The Lord began to show me the way I died. He said, “My daughter, before your death you were three – the spirit, the body, and the soul. The spirit is Me. The soul is you and the body is just an envelope. The body you see sleeping there in your room is just an envelope. The true you is your soul.”
Brother your body is not you. It is an envelope that allows you to touch the material world. When you die this body will return to dust. It is futile and vain. Therefore brother we must not satisfy the desire of this body because it will decompose and rot when we die. This body has a lot of demand but there will come a day we shall be separated from this body that is vanity. I learned that I was alive because God’s spirit was in me enabling my body to function, speak and move on the earth. When God’s spirit left me, my soul got separated from my body in order to face judgment. This is a great mystery. And the body returned to dust.
Ecclesiastes 12:7 Then the dust will return to the earth as it was, And the spirit will return to God who gave it.

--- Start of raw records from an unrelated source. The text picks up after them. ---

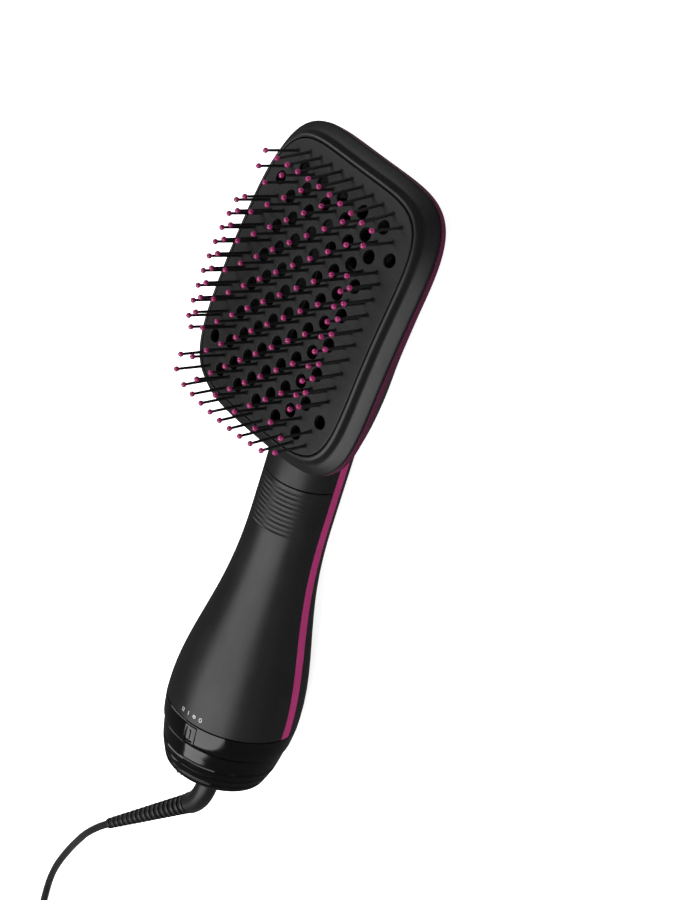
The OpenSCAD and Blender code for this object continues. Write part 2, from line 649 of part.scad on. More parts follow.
module inlet_screen() color(metal) lay() difference() {
    pipe(exit_r + 3, sleeve_r - sleeve_wall - fit_gap, cap_base_x, cap_base_x + screen_t);
    for (r = [11.6, 15.4]) for (i = [0 : slot_count - 1]) rotate([360 * (i + 0.5) / slot_count, 0, 0])
        translate([cap_base_x - cut, 0, r]) rotate([0, 90, 0])
            cylinder(d = 2.4, h = screen_t + 2 * cut, $fn = 24);
    at_cap_screws() cylinder(r = 1.2, h = 10, center = true, $fn = 24);
}
module cap_screws() color(metal) lay() at_cap_screws() {
    translate([0, 0, -1.2]) cylinder(r = 2.2, h = 1.2, $fn = 32);
    cylinder(r = 1.1, h = cap_wall + screen_t + 1, $fn = 24);
}

// Strain relief: a stub through the end cap, an elbow and a ribbed taper
elbow_end = [-182, 8.5, 35.6];
relief_end = [-225, 54.6, 40.8];
relief_dir = unit(relief_end - elbow_end);
elbow_start = laid([cap_end_x, 0, 0]);
elbow_dir = turned([-1, 0, 0]);
elbow_reach = 18;
elbow_steps = 6;
function bezier(a, b, c, d, t) = a * pow(1 - t, 3) + 3 * b * t * pow(1 - t, 2)
    + 3 * c * t * t * (1 - t) + d * pow(t, 3);
elbow_path = [for (i = [0 : elbow_steps]) bezier(elbow_start + 2 * elbow_dir,
    elbow_start + elbow_reach * elbow_dir, elbow_end - elbow_reach * relief_dir / 3,
    elbow_end, i / elbow_steps)];
rib_path = [for (i = [1 : 2 * relief_ribs]) elbow_end + (relief_end - elbow_end) * i / (2 * relief_ribs)];
rib_radii = [for (i = [1 : 2 * relief_ribs]) let (t = i / (2 * relief_ribs))
    (relief_d / 2 - 1) * (1 - t) + (cord_d / 2 + 0.6) * t + (i % 2 == 0 ? 0.35 : -0.35)];
module strain_relief() color(black) {
    lay() {
        disc(exit_r + 1.6, cap_base_x, cap_base_x + 2);
        disc(exit_r - fit_gap / 2, cap_end_x - 2, cap_base_x + cut);
    }
    skin(tube(concat(elbow_path, rib_path), concat(even(elbow_path, relief_d / 2), rib_radii), 8));
}
clamp_len = 5;
wire_gap = 2.2;
module cord_clamp() color("#4a4a4d") lay() difference() {
    translate([cap_base_x + 2, -8, -3.5]) cube([clamp_len, 16, 7]);
    disc(wire_gap + fit_gap, cap_base_x, cap_base_x + 3 * clamp_len);
}
module lead_wires() color("#5d3a2a") lay() for (s = [-1, 1])
    skin(tube([[cap_base_x + 2, s * 1.1, 0], [cap_base_x + 3 + clamp_len, s * 1.1, 0],
        [cap_base_x + 12, s * 3, -12], [cap_base_x + 18, s * 4, 2.4 - sleeve_r + sleeve_wall / 2],
        [handle_end_x + cut, s * 4, 2.4 - sleeve_r + sleeve_wall / 2]], [1, 1, 1, 1, 1], 8));

// Mains lead, from the strain relief to the coil
lead_route = [relief_end, [-229.8, 59.6, 40.9], [-235.4, 64.8, 40.2], [-242.6, 71.2, 38.2],
    [-250.6, 78, 35.2], [-260.4, 86, 30.6], [-271, 94.9, 25.4], [-283, 104.2, 20],
    [-294, 112.4, 15.4], [-305, 119.8, 11.4], [-315, 125.6, 8], [-325, 130.4, 5],
    [-335, 133.6, 2.8], [-345, 135, 1.9], [-352, 135, 1.9], [-360, 135, 2.3], [-364, 135, 2.6],
    [-368, 135, 2.6]];
coil_layers = 4;
coil_turns = 11;
coil_mid_r = 6 * cord_d;
coil_step = 1.25 * cord_d;
tie_t = 0.8;
leg_turns = (coil_turns - (coil_layers - 1) / 2) / coil_layers;
coil_out_r = coil_mid_r + leg_turns * coil_step / 2;
coil_start = lead_route[len(lead_route) - 1];
coil_centre = coil_start - [cord_d, coil_out_r, 0];
coil_rings = 24;
// The turns spiral in and out and climb a layer in the half turn where they reverse
function coil_at(s) = let (leg = min(coil_layers - 1, floor(s / (leg_turns + 0.5))),
        f = s - leg * (leg_turns + 0.5), go = min(1, f / leg_turns),
        in = leg % 2 == 0 ? go : 1 - go, r = coil_out_r - in * leg_turns * coil_step,
        z = coil_step * (leg + max(0, 2 * (f - leg_turns))))
    coil_centre + [r * cos(90 + 360 * s), r * sin(90 + 360 * s), z];
coil_curve = [for (i = [0 : coil_turns * coil_rings]) coil_at(i / coil_rings)];
coil_end = coil_curve[len(coil_curve) - 1] - [cord_d, 0, 0];
coil_path = concat([coil_start], coil_curve, [coil_end]);
coil_gap = min([for (i = [0 : len(coil_curve) - 1])
    for (j = [i + coil_rings / 2 : len(coil_curve) - 1]) norm(coil_curve[i] - coil_curve[j])]) - cord_d;
coil_length = coil_rings * norm(coil_curve[1] - coil_curve[0]);
echo(str("least gap between the coil's turns: ", coil_gap, " mm"));
module mains_lead() color(black) skin(tube(lead_route, even(lead_route, cord_d / 2), 8));
module lead_coil() color(black) skin(tube(coil_path, even(coil_path, cord_d / 2), 6));
tail_route = [coil_end, [-380, 134.8, 16], [-388, 133.2, 15.6], [-396, 129, 15], [-403, 122.6, 14.2],
    [-408, 114.6, 13.4], [-410.4, 106, 13], [-411, 100, 13], [-411, 96, 13]];
module lead_tail() color(black) skin(tube(tail_route, even(tail_route, cord_d / 2), 8));

// A flat tie round one side of the coil
tie_w = 6;
tie_angle = 215;
tie_gap = 0.5;
module coil_tie() color("#202022") translate([coil_centre[0], coil_centre[1], 0]) rotate(tie_angle)
    translate([coil_mid_r, 0, 0]) difference() {
        linear_extrude(coil_centre[2] + coil_step * (coil_layers - 1) + cord_d / 2 + tie_gap + tie_t)
            square([leg_turns * coil_step + cord_d + 2 * (tie_gap + tie_t), tie_w], center = true);
        translate([0, 0, tie_t])
            linear_extrude(coil_centre[2] + coil_step * (coil_layers - 1) + cord_d / 2 + tie_gap - tie_t)
            square([leg_turns * coil_step + cord_d + 2 * tie_gap, tie_w + 2 * cut], center = true);
    }

// Plug with two round pins, lying beside the coil
plug_at = tail_route[len(tail_route) - 1];
plug_len = 38;
plug_neck_r = 4.5;
module plug_form(y, a, b) translate([plug_at[0], plug_at[1] - y, plug_h / 2]) rotate([90, 0, 0])
    linear_extrude(cut / 2) polygon(squircle(a, b, 2.6));
module plug_body() color(black) hull() {
    plug_form(0, plug_neck_r, plug_neck_r);
    plug_form(9, plug_neck_r + 3, plug_neck_r + 2);
    plug_form(15, plug_w / 2 - 2, plug_h / 2 - 2);
    plug_form(20, plug_w / 2, plug_h / 2);
    plug_form(plug_len - cut / 2, plug_w / 2, plug_h / 2);
}
module plug_pins() color(metal) for (s = [-1, 1])
    translate([plug_at[0] + s * plug_pin_gap / 2, plug_at[1] - plug_len, plug_h / 2]) rotate([90, 0, 0]) {
        cylinder(d = plug_pin_d, h = plug_pin_len - cut, $fn = 48);
        translate([0, 0, plug_pin_len - cut])
            cylinder(d1 = plug_pin_d, d2 = plug_pin_d - 2 * cut, h = cut, $fn = 48);
    }

head_front_frame();
bristle_plate();
pin_tips();
head_trim();
head_rear_cover();
air_baffle();
head_screws();
handle_front_shell();
handle_rear_shell();
handle_screw();
side_trim_left();
side_trim_right();
mica_tube();
heater_board_a();
heater_board_b();
heating_wire();
thermostat();
thermal_fuse();
motor_case();
rectifier_board();
motor_mount();
motor_damper();
motor_shaft();
fan();
switch_base();
contact_carrier();
selector_ring();
end_cap();
inlet_screen();
cap_screws();
strain_relief();
cord_clamp();
lead_wires();
mains_lead();
lead_coil();
lead_tail();
coil_tie();
plug_body();
plug_pins();
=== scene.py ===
import bpy
import bmesh
import json
import math
from mathutils import Matrix, Vector, geometry
from mathutils.bvhtree import BVHTree

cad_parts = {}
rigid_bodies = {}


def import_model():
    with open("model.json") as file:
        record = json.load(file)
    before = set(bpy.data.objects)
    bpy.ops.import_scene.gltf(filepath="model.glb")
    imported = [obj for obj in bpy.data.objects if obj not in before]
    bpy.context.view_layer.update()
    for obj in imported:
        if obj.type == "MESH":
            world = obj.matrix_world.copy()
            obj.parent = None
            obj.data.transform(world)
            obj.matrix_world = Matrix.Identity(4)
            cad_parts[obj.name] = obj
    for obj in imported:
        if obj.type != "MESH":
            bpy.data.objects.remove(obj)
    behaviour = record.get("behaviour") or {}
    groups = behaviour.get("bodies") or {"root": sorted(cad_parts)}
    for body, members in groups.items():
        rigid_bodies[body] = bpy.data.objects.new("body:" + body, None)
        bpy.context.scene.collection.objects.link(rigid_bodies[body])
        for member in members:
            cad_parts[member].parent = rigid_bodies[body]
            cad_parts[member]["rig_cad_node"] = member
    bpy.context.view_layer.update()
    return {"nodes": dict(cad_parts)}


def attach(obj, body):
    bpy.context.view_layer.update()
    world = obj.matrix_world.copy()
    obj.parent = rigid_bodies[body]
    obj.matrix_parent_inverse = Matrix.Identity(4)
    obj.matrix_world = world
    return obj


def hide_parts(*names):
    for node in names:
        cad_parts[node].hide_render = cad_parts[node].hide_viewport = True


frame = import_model()
nodes = frame["nodes"]
mm = 0.001  # sizes below are in millimetres and go into the meshes in metres
print("frame loaded,", len(nodes), "nodes")


# camera, at the photograph's viewing angle
cameraSettings = {
    "place": (750.86, -977.1, 959.76),
    "across": (0.20972, -0.5969, -0.77439),
    "down": (-0.85347, -0.4981, 0.15285),
    "forward": (-0.47698, 0.6289, -0.61393),
    "lens": 140.43,
    "sensor": 36,
}


def makeCamera(settings):
    data = bpy.data.cameras.new("camera")
    data.lens = settings["lens"]
    data.sensor_width = settings["sensor"]
    camera = bpy.data.objects.new("camera", data)
    bpy.context.scene.collection.objects.link(camera)
    columns = [Vector(settings["across"]), -Vector(settings["down"]), -Vector(settings["forward"])]
    turn = Matrix(columns).transposed().to_4x4()
    camera.matrix_world = Matrix.Translation(Vector(settings["place"]) * mm) @ turn
    bpy.context.scene.camera = camera


makeCamera(cameraSettings)
print("camera made")


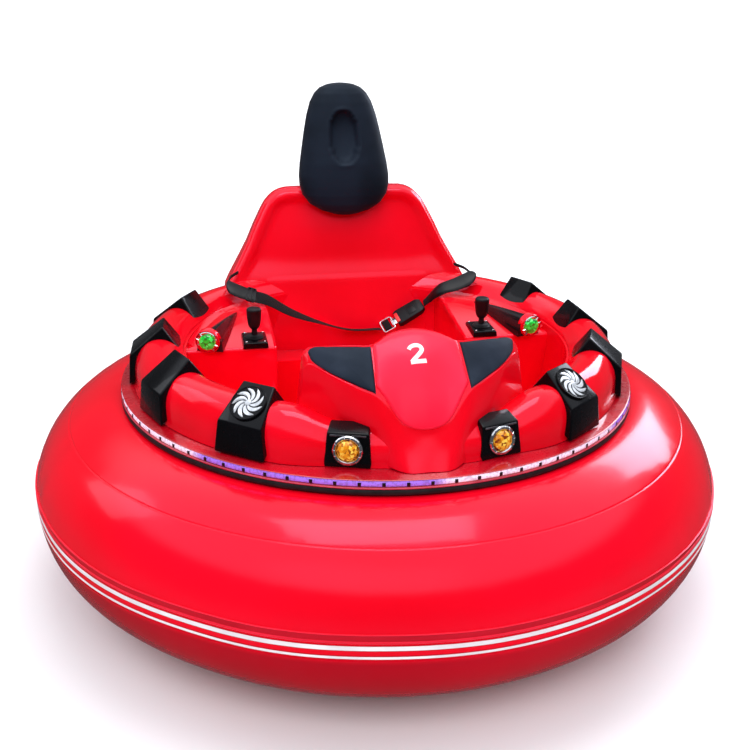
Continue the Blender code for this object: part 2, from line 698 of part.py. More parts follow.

The Lord said, “I told you to prepare yourself. I would come in an hour you do not expect. People are preaching that I am coming soon. People don’t realize that I am not coming in the future. For I will come at any time. All these people that are deceased its because I came to take them. People keep preaching that I am coming back. Still, you are not vigilant and on the alert. And you are not taking measures.”
1 Thessalonians 5:2 For yourselves know perfectly that the day of the Lord so comes as a thief in the night. 4 But you, brothers, are not in darkness, that that day should overtake you as a thief.